As his country sinks, Tuvalu foreign minister addresses COP26 partially underwater
- Simon Kofe, the foreign minister of the tiny Pacific island nation of Tuvalu, delivered a video address at the COP26 summit on Tuesday wearing a suit and tie and standing at a lectern, but knee-deep in seawater, The Washington Post reported.
- “In Tuvalu, we are living the reality of climate change and sea-level rise, as you stand watching me today at COP26,” Kofe said. “We cannot wait for speeches, when the sea is rising around us all the time. Climate mobility must come to the forefront.”
- Tuvalu, with a population of just 12,000, sits in the Pacific Ocean between Hawaii and Australia. The country is only 6 feet 6 inches above mean sea level, but the water is rising at a rate of almost 0.2 inches per year, according to the Post.
Mining companies can’t go zero-carbon without their customers
- Metal mining companies around the world are facing pressure to cut their Scope 3 emissions: those caused by others in the supply chain, like their customers, The Wall Street Journal reported.
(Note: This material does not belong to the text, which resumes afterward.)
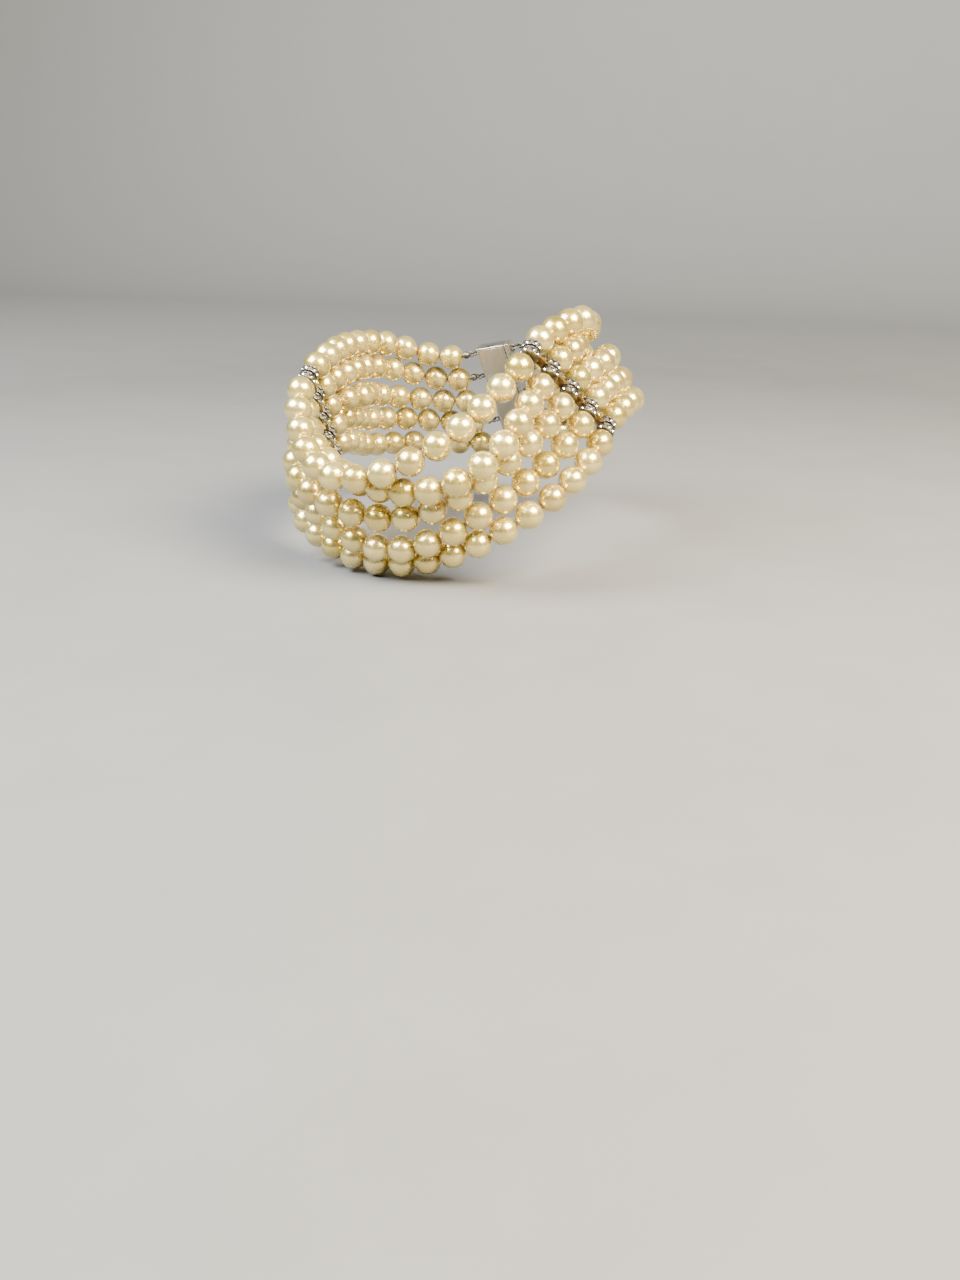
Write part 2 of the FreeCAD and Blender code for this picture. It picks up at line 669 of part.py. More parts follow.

- Since the carbon cost of steelmaking can account for 70 percent of Scope 3 emissions for leading global mining companies, reducing miners’ impact requires pressuring their own customers to cut emissions — or lose out on sales from climate-conscious downstream customers, according to the Journal.
- Some companies are experimenting with methods to purify the iron ore they sell, so it costs steelmakers less carbon to turn into steel, the Journal reported.
- But the steel sector, which accounts for 7 percent of global emissions, is still in the “early-stage of decarbonization,” Mike Henry, CEO of mining group BHP, told the Journal.